→ EXERCISE AIM: Beginning with the first line below, please repeat the material exactly, ending with the line that includes "const bandBulge = 5;".
start
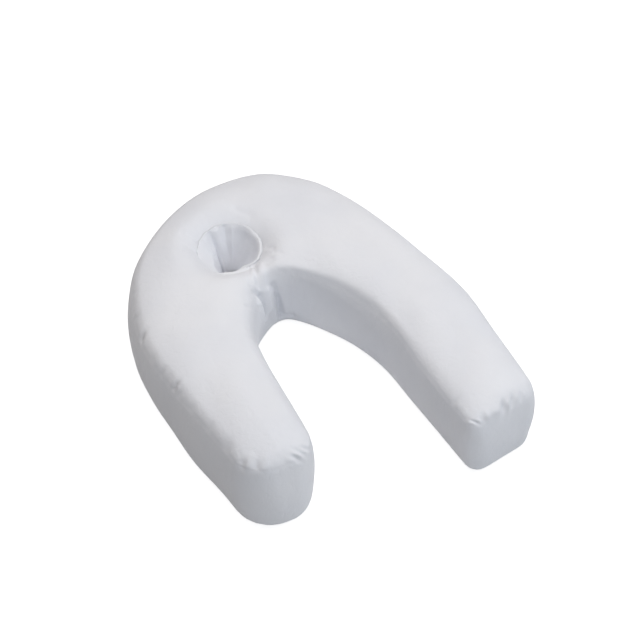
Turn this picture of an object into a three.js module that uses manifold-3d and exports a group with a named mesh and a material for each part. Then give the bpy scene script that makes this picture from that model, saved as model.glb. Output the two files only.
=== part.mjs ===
// A side sleeper pillow: a stuffed horseshoe of smooth white cotton with an ear well in its arch.
// Millimetres, +Z up. It lies on its back on Z = 0, the arch at +Y, both legs pointing to -Y,
// and the origin is under the middle of its outline.

import * as THREE from "three";
import Module from "manifold-3d";

const wasm = await Module();
wasm.setup();

// Driving sizes of the stuffed body
const crownHeight = 117; // the top panel's crown above the floor
const bottomSeamHeight = 9;
const bottomShoulder = 32; // the underside lies flat past this distance from its seam
const innerTurn = 22; // width of the top panel's quick turn behind its inner seam
const outerTurn = 16; // the same behind its outer seam
const endTurn = 20; // the same behind a leg's end
const turnShare = 0.6; // the turn's part of the rise from the seam to the crown
const crownRun = 52; // width of the slow swell that makes the rest of the rise
const shoulderPower = 2.2; // how square the turn is
const bandBulge = 5; // how far the side band stands out between the seams

// The top panel's seam, from the left leg's end, round the arch, to the right leg's end: a point on
// the inner and on the outer side for each station along the U
const topSeam = [
  { inX: -86.5, inY: -214, inZ: 97, outX: -172, outY: -209, outZ: 96 },
  { inX: -82.5, inY: -165, inZ: 94, outX: -177, outY: -160, outZ: 95 },
  { inX: -80, inY: -105, inZ: 94, outX: -184, outY: -105, outZ: 95 },
  { inX: -77.5, inY: -60, inZ: 93, outX: -192, outY: -52, outZ: 95 },
  { inX: -70, inY: -12, inZ: 92, outX: -198, outY: 8.5, outZ: 95 },
  { inX: -54, inY: 27.5, inZ: 91, outX: -191.5, outY: 68.5, outZ: 95 },
  { inX: -31.5, inY: 59, inZ: 90, outX: -156.5, outY: 157.5, outZ: 95 },
  { inX: -5, inY: 72.5, inZ: 90, outX: -91.5, outY: 226, outZ: 95 },
  { inX: 20, inY: 69, inZ: 90, outX: -15.5, outY: 262, outZ: 95 },
  { inX: 37, inY: 49, inZ: 90, outX: 67, outY: 259.5, outZ: 95 },
  { inX: 55.5, inY: 15, inZ: 89, outX: 128.5, outY: 208.5, outZ: 95 },
  { inX: 70, inY: -22.5, inZ: 88, outX: 164, outY: 126, outZ: 95 },
  { inX: 79.5, inY: -82, inZ: 88, outX: 186, outY: 19.5, outZ: 95 },
  { inX: 86, inY: -141.5, inZ: 88, outX: 198.5, outY: -77.5, outZ: 95 },
  { inX: 86.5, inY: -201, inZ: 90, outX: 190.5, outY: -159.5, outZ: 95 },
  { inX: 80.5, inY: -268.5, inZ: 96, outX: 181.5, outY: -256, outZ: 96 },
];

// The bottom panel's seam at the same stations, a little wider than the top one
const bottomSeam = [
  { inX: -93.5, inY: -231, outX: -176.5, outY: -223 },
  { inX: -89.5, inY: -165, outX: -184.5, outY: -158 },
  { inX: -81.5, inY: -100, outX: -196, outY: -99 },
  { inX: -75.5, inY: -48, outX: -199.5, outY: -46 },
  { inX: -64.5, inY: 0, outX: -202.5, outY: 12 },
  { inX: -47.5, inY: 31, outX: -199, outY: 74.5 },
  { inX: -24.5, inY: 50, outX: -170, outY: 163 },
  { inX: -5.5, inY: 60, outX: -98.5, outY: 231 },
  { inX: 13.5, inY: 60, outX: -16.5, outY: 268 },
  { inX: 31, inY: 42, outX: 70, outY: 265 },
  { inX: 52, inY: 8, outX: 133.5, outY: 211 },
  { inX: 69, inY: -28, outX: 170.5, outY: 126 },
  { inX: 81.5, inY: -78.5, outX: 192.5, outY: 20 },
  { inX: 84, inY: -140, outX: 201.5, outY: -78 },
  { inX: 86.5, inY: -205, outX: 194.5, outY: -160 },
  { inX: 88.5, inY: -274, outX: 181, outY: -264 },
];

// Radius of a panel's two corners at each leg's end
const topCorners = { left: 32, right: 16 };
const bottomCorners = { left: 38, right: 20 };

// The ear well: its middle, the direction of its long axis, and how far round it the panels sink
const earWell = { x: -34, y: 133, degrees: 62, dipRun: 38, footRun: 30 };

// Levels down the ear well: its half sizes along and across its long axis, how much of the sleeve's
// folds shows there, and how far the level tips up from the middle to the far end of that axis
const wellLevels = [
  { z: 140, long: 45, short: 42.5, fold: 0, tip: 5 },
  { z: 102, long: 45, short: 42.5, fold: 0, tip: 5 },
  { z: 99, long: 41.5, short: 39, fold: 0.5, tip: 5 },
  { z: 92, long: 37.5, short: 35, fold: 1, tip: 4 },
  { z: 82, long: 32.5, short: 30.5, fold: 1, tip: 3 },
  { z: 70, long: 26, short: 24, fold: 0.8, tip: 1 },
  { z: 58, long: 19.5, short: 18.5, fold: 0.5, tip: 0 },
  { z: 47, long: 17, short: 16, fold: 0.3, tip: 0 },
  { z: 34, long: 22, short: 21, fold: 0.3, tip: 0 },
  { z: 20, long: 32, short: 31, fold: 0.2, tip: 0 },
  { z: 9, long: 42, short: 40, fold: 0, tip: 0 },
  { z: -20, long: 42, short: 40, fold: 0, tip: 0 },
];
const rimLevel = 1; // the row of wellLevels where the top panel meets the sleeve
const footLevel = 10; // the row where the sleeve meets the bottom panel

// Folds of the sleeve: a ridge's direction from the long axis, how far it reaches into the well
// and how wide it is, in degrees
const sleeveFolds = [
  { degrees: 100, reach: 6.5, width: 38 },
  { degrees: 24, reach: 2.5, width: 12 },
  { degrees: 312, reach: 1.5, width: 16 },
  { degrees: 222, reach: 6, width: 17 },
  { degrees: 186, reach: 2, width: 13 },
];
const sleeveGap = 0.4; // between the sleeve and the body, measured sideways
const sleeveThickness = 2;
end
→ OUTPUT OF THE TASK:
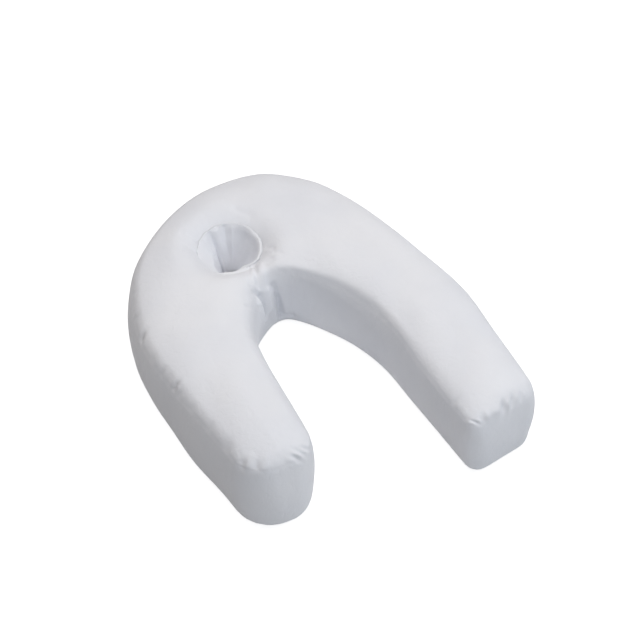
Turn this picture of an object into a three.js module that uses manifold-3d and exports a group with a named mesh and a material for each part. Then give the bpy scene script that makes this picture from that model, saved as model.glb. Output the two files only.
=== part.mjs ===
// A side sleeper pillow: a stuffed horseshoe of smooth white cotton with an ear well in its arch.
// Millimetres, +Z up. It lies on its back on Z = 0, the arch at +Y, both legs pointing to -Y,
// and the origin is under the middle of its outline.

import * as THREE from "three";
import Module from "manifold-3d";

const wasm = await Module();
wasm.setup();

// Driving sizes of the stuffed body
const crownHeight = 117; // the top panel's crown above the floor
const bottomSeamHeight = 9;
const bottomShoulder = 32; // the underside lies flat past this distance from its seam
const innerTurn = 22; // width of the top panel's quick turn behind its inner seam
const outerTurn = 16; // the same behind its outer seam
const endTurn = 20; // the same behind a leg's end
const turnShare = 0.6; // the turn's part of the rise from the seam to the crown
const crownRun = 52; // width of the slow swell that makes the rest of the rise
const shoulderPower = 2.2; // how square the turn is
const bandBulge = 5; // how far the side band stands out between the seams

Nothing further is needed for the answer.